((

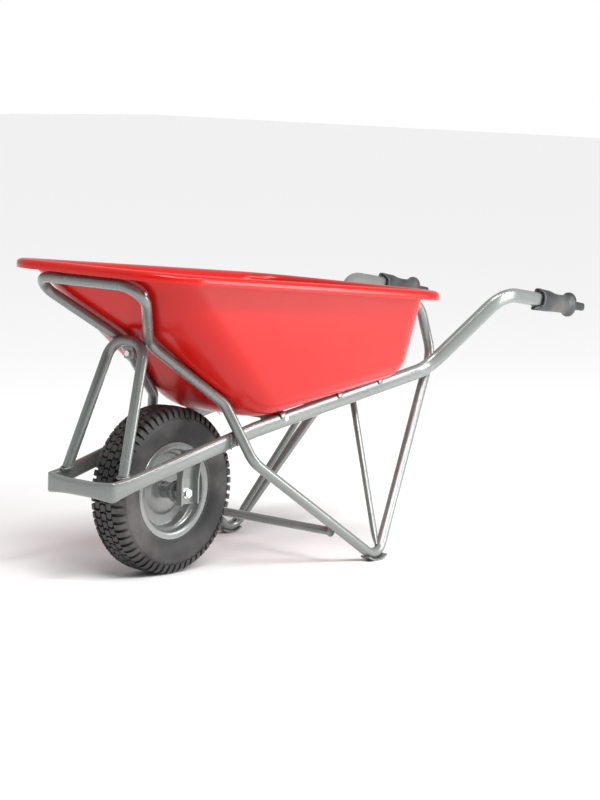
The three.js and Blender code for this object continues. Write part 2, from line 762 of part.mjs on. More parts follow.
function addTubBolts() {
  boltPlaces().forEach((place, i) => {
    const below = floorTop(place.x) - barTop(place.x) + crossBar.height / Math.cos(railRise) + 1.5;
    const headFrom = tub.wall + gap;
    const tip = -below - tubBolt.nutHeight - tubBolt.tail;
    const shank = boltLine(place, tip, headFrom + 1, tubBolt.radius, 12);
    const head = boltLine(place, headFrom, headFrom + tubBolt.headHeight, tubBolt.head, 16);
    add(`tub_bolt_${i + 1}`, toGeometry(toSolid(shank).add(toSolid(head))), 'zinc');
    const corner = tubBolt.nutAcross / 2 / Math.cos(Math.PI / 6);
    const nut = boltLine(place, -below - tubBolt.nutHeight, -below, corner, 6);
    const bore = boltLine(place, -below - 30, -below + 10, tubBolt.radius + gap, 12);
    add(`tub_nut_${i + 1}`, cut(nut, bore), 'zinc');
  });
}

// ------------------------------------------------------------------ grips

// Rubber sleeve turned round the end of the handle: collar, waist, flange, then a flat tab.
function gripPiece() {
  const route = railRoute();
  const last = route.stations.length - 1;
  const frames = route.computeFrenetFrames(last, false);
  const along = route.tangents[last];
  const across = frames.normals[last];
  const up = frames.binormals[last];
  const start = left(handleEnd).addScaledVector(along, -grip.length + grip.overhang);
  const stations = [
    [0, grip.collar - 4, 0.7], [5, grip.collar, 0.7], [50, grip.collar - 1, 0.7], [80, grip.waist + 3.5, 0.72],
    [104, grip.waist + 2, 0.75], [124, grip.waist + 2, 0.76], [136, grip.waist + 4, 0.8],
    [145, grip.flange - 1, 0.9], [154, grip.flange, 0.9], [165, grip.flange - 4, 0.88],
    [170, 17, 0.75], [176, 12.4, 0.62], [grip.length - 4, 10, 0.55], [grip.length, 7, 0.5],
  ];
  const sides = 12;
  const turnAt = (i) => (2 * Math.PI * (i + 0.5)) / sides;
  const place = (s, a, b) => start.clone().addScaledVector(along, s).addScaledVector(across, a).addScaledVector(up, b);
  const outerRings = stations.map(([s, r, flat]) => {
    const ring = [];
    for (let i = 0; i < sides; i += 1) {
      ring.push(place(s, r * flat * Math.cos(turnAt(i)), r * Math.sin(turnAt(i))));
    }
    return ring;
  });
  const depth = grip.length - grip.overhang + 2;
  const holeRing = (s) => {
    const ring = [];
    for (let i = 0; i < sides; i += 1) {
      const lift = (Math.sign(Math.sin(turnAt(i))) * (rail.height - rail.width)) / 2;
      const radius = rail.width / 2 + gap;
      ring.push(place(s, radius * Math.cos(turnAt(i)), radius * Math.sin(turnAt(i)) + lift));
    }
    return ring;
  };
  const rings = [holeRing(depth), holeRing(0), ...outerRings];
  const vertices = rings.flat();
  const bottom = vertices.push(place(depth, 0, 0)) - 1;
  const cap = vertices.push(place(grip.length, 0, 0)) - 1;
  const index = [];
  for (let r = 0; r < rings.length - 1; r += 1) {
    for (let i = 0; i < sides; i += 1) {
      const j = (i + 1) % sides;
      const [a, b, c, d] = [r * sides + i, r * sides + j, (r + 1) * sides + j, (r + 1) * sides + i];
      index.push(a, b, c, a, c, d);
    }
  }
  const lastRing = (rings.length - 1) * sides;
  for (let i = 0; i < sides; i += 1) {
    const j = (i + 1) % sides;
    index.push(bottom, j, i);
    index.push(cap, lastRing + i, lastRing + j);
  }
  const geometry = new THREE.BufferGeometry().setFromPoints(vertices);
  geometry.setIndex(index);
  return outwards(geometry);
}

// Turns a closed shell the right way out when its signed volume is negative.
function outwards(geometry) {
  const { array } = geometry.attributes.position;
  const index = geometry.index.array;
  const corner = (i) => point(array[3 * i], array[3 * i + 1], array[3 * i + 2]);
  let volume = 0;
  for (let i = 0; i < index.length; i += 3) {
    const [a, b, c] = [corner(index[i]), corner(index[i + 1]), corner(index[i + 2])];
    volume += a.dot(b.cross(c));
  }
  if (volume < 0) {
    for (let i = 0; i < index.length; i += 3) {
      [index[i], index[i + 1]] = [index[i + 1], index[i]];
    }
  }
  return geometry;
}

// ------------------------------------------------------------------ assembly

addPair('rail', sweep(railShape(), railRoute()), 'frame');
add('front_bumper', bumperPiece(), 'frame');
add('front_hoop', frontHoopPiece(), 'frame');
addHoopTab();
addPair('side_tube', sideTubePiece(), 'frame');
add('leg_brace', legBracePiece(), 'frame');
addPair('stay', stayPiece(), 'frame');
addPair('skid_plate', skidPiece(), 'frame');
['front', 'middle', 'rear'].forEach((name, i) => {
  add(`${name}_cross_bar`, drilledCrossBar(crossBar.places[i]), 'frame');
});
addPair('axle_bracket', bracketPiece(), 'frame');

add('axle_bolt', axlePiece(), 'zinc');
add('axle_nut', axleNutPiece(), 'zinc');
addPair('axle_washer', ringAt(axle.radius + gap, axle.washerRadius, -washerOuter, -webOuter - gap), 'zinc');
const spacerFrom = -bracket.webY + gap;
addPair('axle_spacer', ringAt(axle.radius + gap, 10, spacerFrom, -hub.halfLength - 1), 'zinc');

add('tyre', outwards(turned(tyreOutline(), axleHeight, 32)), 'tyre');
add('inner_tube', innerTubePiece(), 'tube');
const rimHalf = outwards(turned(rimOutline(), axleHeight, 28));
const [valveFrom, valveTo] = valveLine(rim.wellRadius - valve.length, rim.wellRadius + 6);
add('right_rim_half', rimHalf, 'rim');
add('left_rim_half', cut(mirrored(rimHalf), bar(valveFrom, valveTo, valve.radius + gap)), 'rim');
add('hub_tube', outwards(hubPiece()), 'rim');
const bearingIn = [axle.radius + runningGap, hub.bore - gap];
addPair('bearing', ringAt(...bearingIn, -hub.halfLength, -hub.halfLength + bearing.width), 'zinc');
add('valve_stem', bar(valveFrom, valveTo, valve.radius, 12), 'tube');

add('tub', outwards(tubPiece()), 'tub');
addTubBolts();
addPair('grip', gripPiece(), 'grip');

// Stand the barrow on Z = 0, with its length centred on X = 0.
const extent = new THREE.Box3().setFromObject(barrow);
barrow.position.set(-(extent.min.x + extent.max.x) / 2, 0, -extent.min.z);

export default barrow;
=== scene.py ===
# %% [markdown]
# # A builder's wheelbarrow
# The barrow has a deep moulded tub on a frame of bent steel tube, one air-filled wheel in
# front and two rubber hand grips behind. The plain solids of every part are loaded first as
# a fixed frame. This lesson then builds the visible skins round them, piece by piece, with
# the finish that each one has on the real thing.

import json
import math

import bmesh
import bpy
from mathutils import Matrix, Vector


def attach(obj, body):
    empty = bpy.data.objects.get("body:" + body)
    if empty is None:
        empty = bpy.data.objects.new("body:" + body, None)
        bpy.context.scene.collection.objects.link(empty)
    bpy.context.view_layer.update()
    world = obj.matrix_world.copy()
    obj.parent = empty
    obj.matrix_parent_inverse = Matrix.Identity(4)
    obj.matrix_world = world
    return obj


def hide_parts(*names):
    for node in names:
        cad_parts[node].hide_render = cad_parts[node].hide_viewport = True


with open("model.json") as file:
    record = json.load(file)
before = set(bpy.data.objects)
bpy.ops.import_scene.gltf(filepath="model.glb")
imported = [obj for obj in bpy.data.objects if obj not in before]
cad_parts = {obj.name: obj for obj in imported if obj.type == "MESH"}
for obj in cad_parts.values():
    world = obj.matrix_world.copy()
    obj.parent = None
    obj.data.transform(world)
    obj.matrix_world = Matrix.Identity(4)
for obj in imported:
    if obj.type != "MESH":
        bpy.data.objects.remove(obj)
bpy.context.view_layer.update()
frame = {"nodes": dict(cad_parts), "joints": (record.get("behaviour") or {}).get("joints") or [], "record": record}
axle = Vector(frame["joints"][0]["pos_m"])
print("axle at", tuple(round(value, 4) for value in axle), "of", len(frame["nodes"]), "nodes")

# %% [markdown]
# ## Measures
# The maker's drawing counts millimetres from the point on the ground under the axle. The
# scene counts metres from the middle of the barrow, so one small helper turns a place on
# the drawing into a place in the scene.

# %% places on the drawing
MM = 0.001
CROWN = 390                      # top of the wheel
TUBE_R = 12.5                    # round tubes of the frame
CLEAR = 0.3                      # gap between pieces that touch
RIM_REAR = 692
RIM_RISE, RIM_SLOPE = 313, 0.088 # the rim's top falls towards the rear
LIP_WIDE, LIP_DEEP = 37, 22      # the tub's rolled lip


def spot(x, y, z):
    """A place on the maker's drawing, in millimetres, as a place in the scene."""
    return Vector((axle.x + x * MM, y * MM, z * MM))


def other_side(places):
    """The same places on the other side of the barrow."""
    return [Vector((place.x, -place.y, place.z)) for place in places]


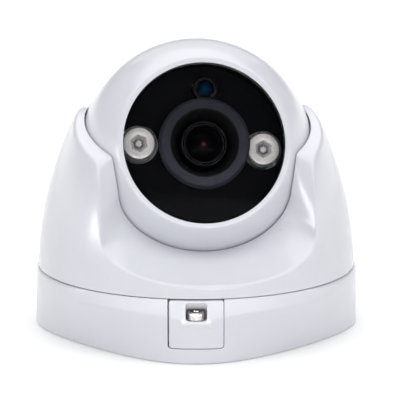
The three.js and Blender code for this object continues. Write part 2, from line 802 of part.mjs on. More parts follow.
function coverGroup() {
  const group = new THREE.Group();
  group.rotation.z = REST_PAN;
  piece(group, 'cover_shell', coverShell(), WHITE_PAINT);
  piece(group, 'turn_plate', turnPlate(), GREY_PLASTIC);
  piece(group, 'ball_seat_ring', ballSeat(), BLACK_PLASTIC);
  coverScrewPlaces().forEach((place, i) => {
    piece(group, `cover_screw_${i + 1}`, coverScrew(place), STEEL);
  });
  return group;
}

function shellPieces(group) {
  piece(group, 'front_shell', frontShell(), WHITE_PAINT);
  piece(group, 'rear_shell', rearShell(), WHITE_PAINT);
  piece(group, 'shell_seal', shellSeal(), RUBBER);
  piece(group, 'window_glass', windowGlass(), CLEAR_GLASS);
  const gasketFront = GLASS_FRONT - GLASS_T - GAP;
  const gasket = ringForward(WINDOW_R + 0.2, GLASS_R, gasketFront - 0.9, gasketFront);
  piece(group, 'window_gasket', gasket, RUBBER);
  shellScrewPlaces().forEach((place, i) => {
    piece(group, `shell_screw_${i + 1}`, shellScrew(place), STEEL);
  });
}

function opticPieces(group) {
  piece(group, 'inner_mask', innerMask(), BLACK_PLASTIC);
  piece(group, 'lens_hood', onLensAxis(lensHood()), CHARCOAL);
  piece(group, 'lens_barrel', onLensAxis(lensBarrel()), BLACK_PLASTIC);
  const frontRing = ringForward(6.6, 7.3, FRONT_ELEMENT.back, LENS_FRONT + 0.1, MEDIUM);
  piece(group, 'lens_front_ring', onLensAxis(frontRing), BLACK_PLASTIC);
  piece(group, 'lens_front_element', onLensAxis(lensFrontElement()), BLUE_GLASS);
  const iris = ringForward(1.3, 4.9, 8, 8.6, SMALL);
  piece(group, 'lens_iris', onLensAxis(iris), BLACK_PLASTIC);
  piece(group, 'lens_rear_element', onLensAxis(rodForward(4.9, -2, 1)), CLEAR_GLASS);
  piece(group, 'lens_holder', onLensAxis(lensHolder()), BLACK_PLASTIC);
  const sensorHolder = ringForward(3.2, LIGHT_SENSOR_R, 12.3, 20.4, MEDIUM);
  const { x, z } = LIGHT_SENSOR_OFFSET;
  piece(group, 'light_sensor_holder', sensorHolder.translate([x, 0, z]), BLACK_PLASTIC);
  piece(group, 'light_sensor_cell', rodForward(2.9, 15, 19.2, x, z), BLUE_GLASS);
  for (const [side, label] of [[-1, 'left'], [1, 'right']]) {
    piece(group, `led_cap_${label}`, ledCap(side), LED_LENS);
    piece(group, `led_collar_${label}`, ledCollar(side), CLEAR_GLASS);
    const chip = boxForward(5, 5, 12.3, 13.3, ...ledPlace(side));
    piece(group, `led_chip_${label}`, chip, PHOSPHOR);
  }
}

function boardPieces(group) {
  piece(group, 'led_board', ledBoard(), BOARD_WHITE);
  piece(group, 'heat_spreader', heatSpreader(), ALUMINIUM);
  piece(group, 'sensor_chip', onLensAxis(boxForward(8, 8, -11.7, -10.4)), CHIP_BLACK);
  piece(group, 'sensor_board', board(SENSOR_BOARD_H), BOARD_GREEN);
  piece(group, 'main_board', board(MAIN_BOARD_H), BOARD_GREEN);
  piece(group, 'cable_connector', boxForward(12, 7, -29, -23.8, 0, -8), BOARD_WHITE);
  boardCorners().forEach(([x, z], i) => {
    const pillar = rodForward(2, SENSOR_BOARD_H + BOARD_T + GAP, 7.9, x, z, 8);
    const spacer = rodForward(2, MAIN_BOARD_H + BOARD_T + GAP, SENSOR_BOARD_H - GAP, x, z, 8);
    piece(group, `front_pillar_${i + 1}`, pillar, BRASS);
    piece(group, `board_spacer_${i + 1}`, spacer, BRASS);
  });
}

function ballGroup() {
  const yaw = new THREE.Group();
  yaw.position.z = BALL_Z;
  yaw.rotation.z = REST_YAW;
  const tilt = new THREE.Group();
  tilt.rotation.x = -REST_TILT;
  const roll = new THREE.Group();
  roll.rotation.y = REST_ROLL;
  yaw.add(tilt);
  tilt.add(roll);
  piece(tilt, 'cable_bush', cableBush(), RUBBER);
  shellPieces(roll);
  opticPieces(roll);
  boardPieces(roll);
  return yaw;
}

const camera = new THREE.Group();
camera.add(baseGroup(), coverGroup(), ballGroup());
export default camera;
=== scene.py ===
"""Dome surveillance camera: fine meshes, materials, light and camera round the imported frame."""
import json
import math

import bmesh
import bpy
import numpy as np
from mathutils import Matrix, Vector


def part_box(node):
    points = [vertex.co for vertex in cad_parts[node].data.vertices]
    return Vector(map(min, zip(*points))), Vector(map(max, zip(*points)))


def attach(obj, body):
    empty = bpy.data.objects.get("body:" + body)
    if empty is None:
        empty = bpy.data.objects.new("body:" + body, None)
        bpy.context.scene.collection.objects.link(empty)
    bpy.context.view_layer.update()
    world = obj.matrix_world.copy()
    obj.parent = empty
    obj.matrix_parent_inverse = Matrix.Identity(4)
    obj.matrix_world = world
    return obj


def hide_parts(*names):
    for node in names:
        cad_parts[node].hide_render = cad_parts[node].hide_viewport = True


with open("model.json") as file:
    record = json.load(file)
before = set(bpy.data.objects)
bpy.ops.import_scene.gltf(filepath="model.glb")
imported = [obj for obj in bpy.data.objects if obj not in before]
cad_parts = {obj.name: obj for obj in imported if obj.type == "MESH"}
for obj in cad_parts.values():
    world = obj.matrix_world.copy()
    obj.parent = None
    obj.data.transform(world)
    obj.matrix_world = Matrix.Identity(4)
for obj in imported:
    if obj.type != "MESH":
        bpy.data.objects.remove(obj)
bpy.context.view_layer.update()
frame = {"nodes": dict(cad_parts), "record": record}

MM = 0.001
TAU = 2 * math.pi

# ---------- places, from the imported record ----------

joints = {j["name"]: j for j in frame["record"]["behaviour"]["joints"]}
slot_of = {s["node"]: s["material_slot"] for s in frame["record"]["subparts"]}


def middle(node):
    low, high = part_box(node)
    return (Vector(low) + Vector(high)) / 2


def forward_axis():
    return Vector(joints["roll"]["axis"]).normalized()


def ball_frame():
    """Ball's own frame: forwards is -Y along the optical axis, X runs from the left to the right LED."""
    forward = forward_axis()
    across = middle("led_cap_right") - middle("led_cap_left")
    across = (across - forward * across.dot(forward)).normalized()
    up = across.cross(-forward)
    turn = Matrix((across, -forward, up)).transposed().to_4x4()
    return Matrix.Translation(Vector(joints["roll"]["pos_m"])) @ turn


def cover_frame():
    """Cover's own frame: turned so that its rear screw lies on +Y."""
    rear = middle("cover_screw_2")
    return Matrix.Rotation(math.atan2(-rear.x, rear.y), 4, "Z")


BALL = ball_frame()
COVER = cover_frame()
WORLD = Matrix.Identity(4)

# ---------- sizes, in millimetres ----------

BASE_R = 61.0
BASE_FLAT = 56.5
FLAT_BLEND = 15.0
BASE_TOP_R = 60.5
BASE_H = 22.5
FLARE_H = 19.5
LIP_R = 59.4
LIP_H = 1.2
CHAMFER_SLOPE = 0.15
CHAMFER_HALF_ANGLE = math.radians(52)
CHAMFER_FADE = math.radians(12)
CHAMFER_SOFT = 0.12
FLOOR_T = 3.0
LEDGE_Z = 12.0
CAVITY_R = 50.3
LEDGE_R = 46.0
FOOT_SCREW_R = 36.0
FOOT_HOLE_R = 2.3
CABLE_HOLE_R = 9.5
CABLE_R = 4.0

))

» **Exercise description**
Retype, exactly and in full, the lines above from the one containing "const tilt = new THREE.Group();" through the one containing "points = [vertex.co".

» **Expected output**
  const tilt = new THREE.Group();
  tilt.rotation.x = -REST_TILT;
  const roll = new THREE.Group();
  roll.rotation.y = REST_ROLL;
  yaw.add(tilt);
  tilt.add(roll);
  piece(tilt, 'cable_bush', cableBush(), RUBBER);
  shellPieces(roll);
  opticPieces(roll);
  boardPieces(roll);
  return yaw;
}

const camera = new THREE.Group();
camera.add(baseGroup(), coverGroup(), ballGroup());
export default camera;
=== scene.py ===
"""Dome surveillance camera: fine meshes, materials, light and camera round the imported frame."""
import json
import math

import bmesh
import bpy
import numpy as np
from mathutils import Matrix, Vector


def part_box(node):
    points = [vertex.co for vertex in cad_parts[node].data.vertices]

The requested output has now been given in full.